Spear: I’m using the bone blade I made and putting it on a hazelnut stalve, then I will use some pine pitch glue after shaving it down a bit. I plan to throw it at Geese.

Greens: I’m there with you on the not writing about what you already know. I think I’m going to focus on one NEW green a week for me and the wiki.

Burn Bowl: I think primitively you would find a fallen log and burn it on both ends, then shape it up. Check out Storms article on How to not make a burn bowl.

Fire meals: I think I may just have a bunch of barbecues. Haha.

Stone Axe: I’m kinda comfortable with stone and bone tools at this point. You just pound and peck and grind and sand them into shape. I’m planning on writing an article for it next week.

Gather Firewood: yeah I thought about doing some yard debris service but figured it would take too much of my time… maybe if I Craigslisted it…

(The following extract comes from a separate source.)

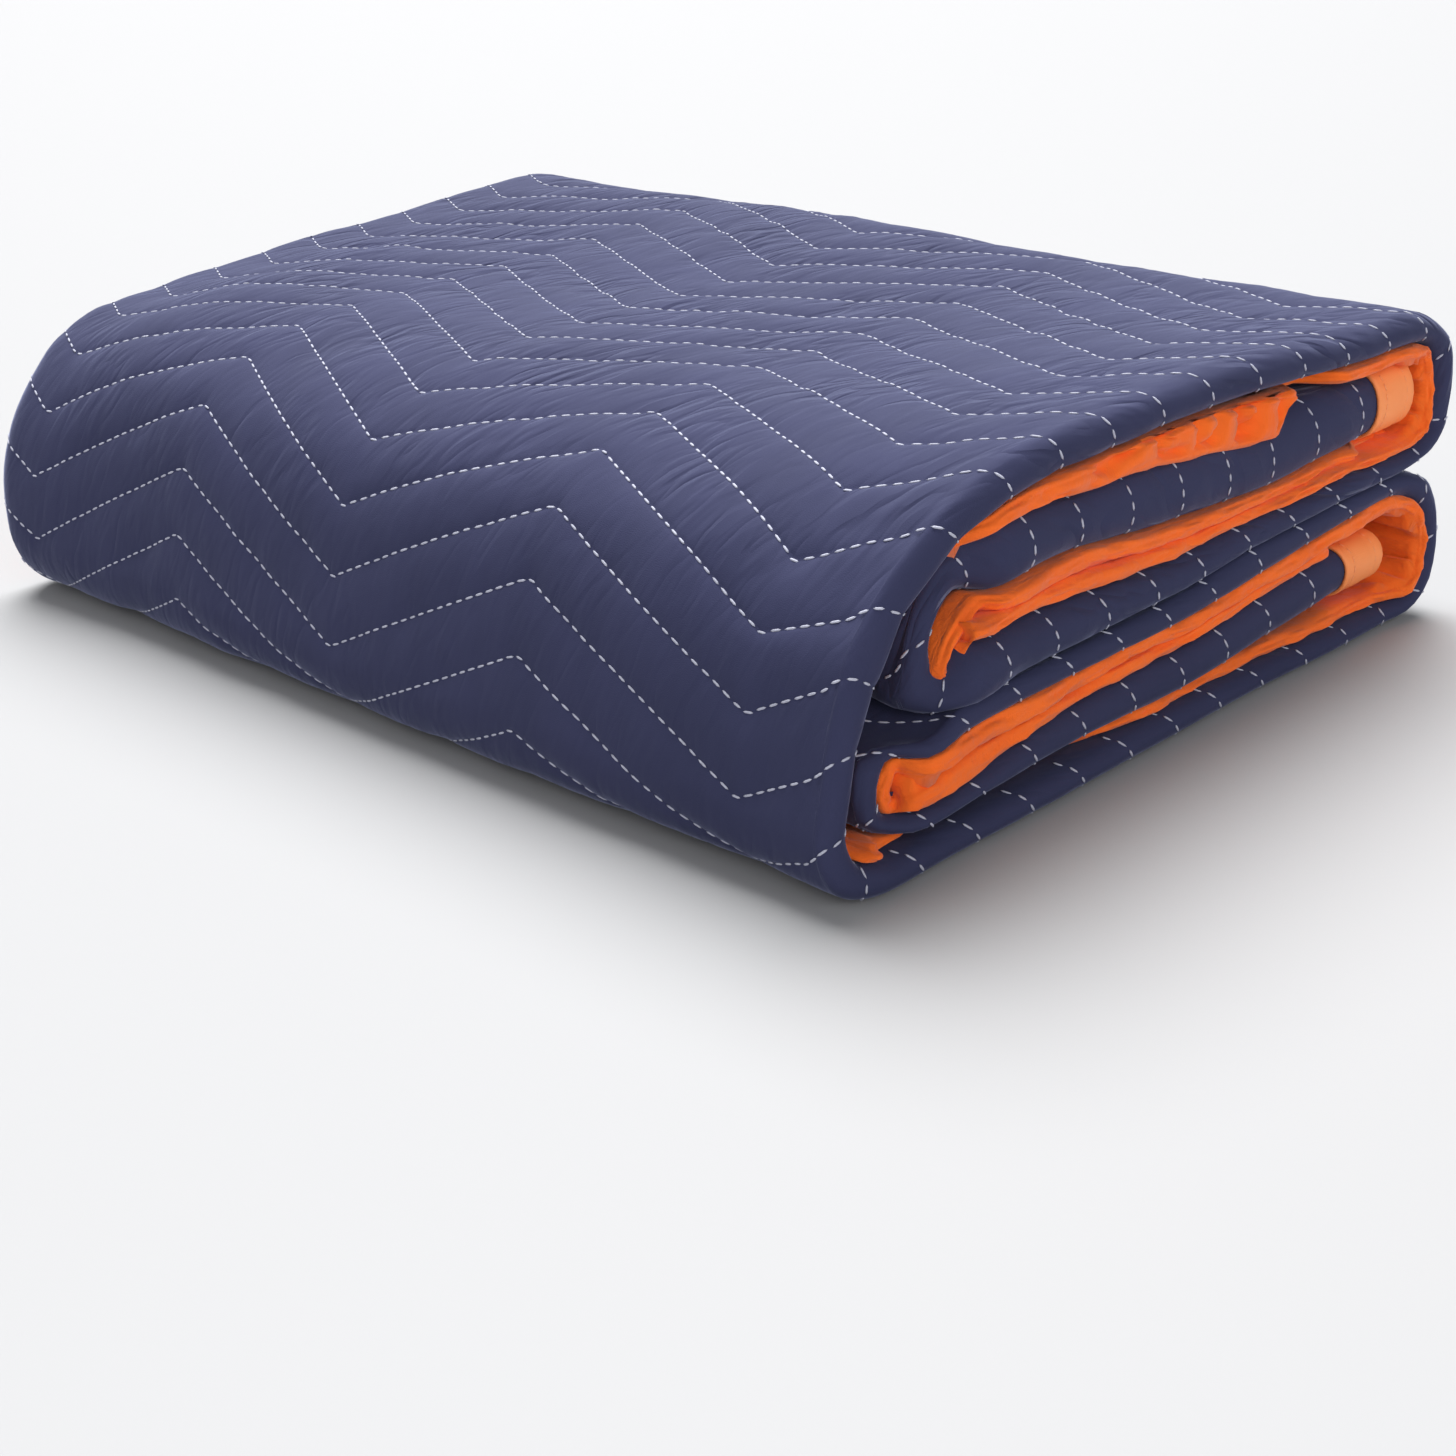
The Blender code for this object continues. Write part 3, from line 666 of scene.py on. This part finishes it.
def buildBacking():
    q = np.linspace(0, route.end, int(route.end / backing["row"]))[:, None]
    at = route.at(q)
    m = measures(at, q)
    step, half = at["step"], at["half"]
    columns = []

    def add(x, n, w, shift=0.0):
        columns.append((place(q, x, n) + shift, np.broadcast_to(w, q.shape)))

    farEdge = m["farEdge"]
    radius = half * 0.5
    for angle in np.linspace(math.pi * 0.6, math.pi * 1.5, 9):  # rolled over the far edge
        x = farEdge + 0.0018 + radius * math.cos(angle)
        add(x, step - half * 0.5 + radius * math.sin(angle) + droop(x, farEdge), 0.003)
    for t in np.linspace(0, 1, 15)[1:]:
        x = farEdge + 0.0012 + (m["nearFold"] - farEdge - 0.0012) * t ** 0.6
        add(x, step - half + droop(x, farEdge) + nearRamp(x, m) * at["outer"], 0.01 + t)
    for angle in (math.pi / 4, 0, -math.pi / 4):
        inner = m["foldRadius"] - half
        add(m["nearFold"] + inner * math.cos(angle), m["foldN"] + inner * math.sin(angle), 1.0)
    for t in np.linspace(0, 1, 16):
        x = m["nearFold"] + (m["farFold"] - m["nearFold"]) * t ** 1.7
        add(x, half + nearRamp(x, m) * at["inner"], 1.0 + t)
    for angle in np.linspace(math.pi / 2, math.pi * 1.5, 11)[1:]:
        outer = step / 2 + half + 0.0002 + 0.0002 * edgeNoise(q, 0.008, 41)
        add(m["farFold"] + outer * math.cos(angle), -step / 2 + outer * math.sin(angle), 2.0)
    nearEdge = m["nearEdge"]
    inside = nearEdge - backing["hemZone"]
    for t in np.linspace(0, 1, 14)[1:]:
        add(m["farFold"] + (inside - m["farFold"]) * t, -step - half, 2.0 + t)
    turn = np.abs(np.gradient(np.unwrap(np.arctan2(at["nz"][:, 0], at["ny"][:, 0])), at["s"][:, 0]))[:, None]
    # the room inside a bend, which the hem wrinkles into
    room = np.where(turn > backing["tight"], 0.45 * (1 / np.maximum(turn, 1) - step - half), 0)
    room = np.clip(room, 0, backing["pocket"])
    for back in np.linspace(0.069, 0.0, 27):
        x = nearEdge - backing["edgeIn"] - back
        w = 3.1 - back
        ramp = smooth(1 - back / 0.055)
        fine = lattice(q / 0.011, w / 0.016, 42) * 0.6 + lattice(q / 0.005, w / 0.009, 43) * 0.4
        deep = np.abs(lattice(q / 0.008, w / 0.040, 44)) * 1.3
        bulge = ramp * backing["wrinkle"] * fine * 0.5 + room * ramp * deep
        bulge = np.clip(bulge, -0.0004, np.maximum(room, 0.0004))
        bulge = bulge + hemHang(q) * smooth(1 - back / 0.020)
        add(x, -step - half - bulge + hemShift(q, x, nearEdge), w, hookShift(q, x, nearEdge))
    roll = hemRadius(q)
    hang = hemHang(q)
    for i, angle in enumerate(np.linspace(-math.pi / 2, math.pi / 2, 18)[1:]):  # rolled round the near edge
        w = 3.1 + 0.0007 * (i + 1)
        fine = lattice(q / 0.0075, i / 3.0, 45) * 0.7 + lattice(q / 0.0038, i / 2.0, 46) * 0.4
        wrinkle = backing["wrinkle"] * fine
        upper = rise(math.sin(angle), -0.93, 0.30)
        crumple = np.abs(lattice(q / 0.0105, i / 9.0, 47)) + 0.5 * np.abs(lattice(q / 0.0045, i / 5.0, 48))
        folds = -backing["foldDeep"] * hang / hemSag["hang"] * upper * fall(crumple, 0.62, 0.40)
        outer = roll + wrinkle * math.cos(angle)
        x = nearEdge - backing["edgeIn"] + (outer * 1.1 + folds) * math.cos(angle)
        n = -step + (outer + hang * (angle < 0)) * math.sin(angle)
        add(x, n + hemShift(q, x, nearEdge), w, hookShift(q, x, nearEdge))
    for back, height in ((0.0025, 1.0), (0.0055, 1.0), (backing["lipNear"], 1.0), (backing["lipNear"], 0.5)):
        x = nearEdge - back
        add(x, -step + half * height + hemShift(q, x, nearEdge), 3.12 + back, hookShift(q, x, nearEdge))
    points = np.stack([p for p, _ in columns], axis=1)[:, :, 0]
    w = np.concatenate([w for _, w in columns], axis=1)
    uv = np.stack([w * 0.44, np.broadcast_to(q, w.shape)], axis=-1)
    made = gridMesh("backing_cloth", points, uv)
    row = int(np.argmin(np.abs(q[:, 0] - route.topStart - 0.1)))
    faceOutward(made, row, 60, (0, 0, -1), points.shape[1])  # column 60 lies under the third layer
    return made, points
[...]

Yeah, I had the primitive project of the week idea too before. I was going to do an article series, but then I thought well why not turn my failures into something I can poke fun at and perhaps accidentally turn into successes along the way rather than just another thing on the list I’m trying to finish by the end of the week.

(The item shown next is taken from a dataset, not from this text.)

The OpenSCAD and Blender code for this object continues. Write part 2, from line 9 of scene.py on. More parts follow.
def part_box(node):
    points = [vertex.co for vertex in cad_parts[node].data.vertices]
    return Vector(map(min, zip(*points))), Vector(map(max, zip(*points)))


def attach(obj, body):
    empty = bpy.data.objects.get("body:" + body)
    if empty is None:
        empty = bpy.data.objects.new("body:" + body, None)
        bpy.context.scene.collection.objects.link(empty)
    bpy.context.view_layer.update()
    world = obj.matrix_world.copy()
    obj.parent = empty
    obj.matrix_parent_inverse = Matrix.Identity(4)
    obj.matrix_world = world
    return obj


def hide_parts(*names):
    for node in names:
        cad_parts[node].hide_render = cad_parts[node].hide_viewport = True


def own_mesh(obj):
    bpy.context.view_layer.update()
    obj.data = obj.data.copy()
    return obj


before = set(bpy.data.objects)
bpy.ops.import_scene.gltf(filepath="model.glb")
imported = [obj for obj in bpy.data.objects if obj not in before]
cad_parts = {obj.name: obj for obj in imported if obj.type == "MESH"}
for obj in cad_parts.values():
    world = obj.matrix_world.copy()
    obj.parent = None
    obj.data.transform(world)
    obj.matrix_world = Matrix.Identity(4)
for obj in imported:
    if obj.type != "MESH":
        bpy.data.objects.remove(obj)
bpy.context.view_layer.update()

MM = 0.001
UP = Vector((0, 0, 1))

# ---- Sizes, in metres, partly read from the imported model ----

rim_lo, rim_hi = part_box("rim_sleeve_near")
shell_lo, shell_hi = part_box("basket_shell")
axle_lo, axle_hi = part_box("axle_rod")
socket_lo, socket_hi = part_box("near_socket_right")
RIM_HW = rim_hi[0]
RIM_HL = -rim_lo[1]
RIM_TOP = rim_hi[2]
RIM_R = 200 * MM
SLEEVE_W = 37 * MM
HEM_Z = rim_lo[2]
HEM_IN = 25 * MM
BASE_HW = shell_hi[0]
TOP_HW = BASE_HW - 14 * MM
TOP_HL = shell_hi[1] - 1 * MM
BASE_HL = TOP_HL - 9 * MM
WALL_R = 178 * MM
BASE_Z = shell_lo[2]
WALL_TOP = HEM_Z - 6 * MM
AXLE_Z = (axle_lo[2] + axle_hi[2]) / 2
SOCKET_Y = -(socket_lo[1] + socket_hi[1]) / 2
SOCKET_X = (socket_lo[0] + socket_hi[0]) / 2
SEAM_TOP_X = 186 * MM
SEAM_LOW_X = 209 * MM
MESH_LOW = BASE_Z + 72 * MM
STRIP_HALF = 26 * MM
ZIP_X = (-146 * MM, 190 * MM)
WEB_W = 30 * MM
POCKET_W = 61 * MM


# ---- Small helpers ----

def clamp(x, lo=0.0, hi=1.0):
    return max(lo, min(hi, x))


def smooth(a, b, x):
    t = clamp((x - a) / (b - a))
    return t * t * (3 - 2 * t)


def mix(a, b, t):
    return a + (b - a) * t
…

That said, I’m still not totally convinced about this failure thing…I reckon the strong support for failure as a teacher comes from the fact that we are all pretty much do-it-yourselfers. Experimentation is all we’ve got. So yeah, I had better just get over it and look at this situation in a positive light. But if I had the choice I’d still want a teacher who knew what the hell they were doing. Consider for example the fact that there are some things that are just not good to learn by trail and error–driving, balancing a checkbook, cooking the thanksgiving turkey. Consider if you knew for sure civilization was going to collapse in one year and you only had that much time to learn all the skills to save your family. Consider that you can always go back and experiment with something that really peaks your interest later and figure out why it works the way it works.

Should we narrow this weeks projects down to three to ensure we all work on something the same? I vote for axe, hot rocks, and animal trap!

Oh, definitely. Being able to learn something from scratch (or close to) by trial and error and is a good ability to have (both for general confidence and for when things go seriously south), but I’m not convinced that it’s 100% preferrable either. It is true that you may be able to learn the topic/skill/whatever better that way, but it’s been my experience that you’re just as likely to develop bad habits or inefficiencies that way as well (this is compounded if you’re working alone, btw). Like I said, starting with the conventional and/or traditional, then branching out (or, if the conventional/traditional doesn’t work for you, then it’s time to break out the hardcore troubleshooting/“trial by error” methods…). Generally speaking, this is a much faster way of “bootstrapping” and you can always break out the “big guns” for improving from there…

Sounds good to me!

I made a wiki page for the pumpdrill that will give you further insight into my trials and tribulations. Now you will understand what inspired my initial rant!
http://www.rewild.info/fieldguide/index.php?title=Project_Failure:_Pump_Drill
Scout and Rix and everyone, feel free to edit for format, and linkage and there are probably typos and nothing is spell checked.

Nice work, Penny! It seems like you learned as much about modern tools as you did about primitive ones.

Your struggle has been really inspiring. Once I finish making some yucca cordage (my current project), I may take up the pump drill challenge.

I reformatted your pics and put in some paragraph breaks and links.

Looks good Rix.

Holy crap. I spent all day yesterday watching Mr. Show clips on the internet and then slept until 2:00 today. Not sure when I went to bed but it was definitely over 12 hours before. So now I’m going to get it together and head outside to fail at making a Paiute squirrel trap. Anyone else started an FFC project?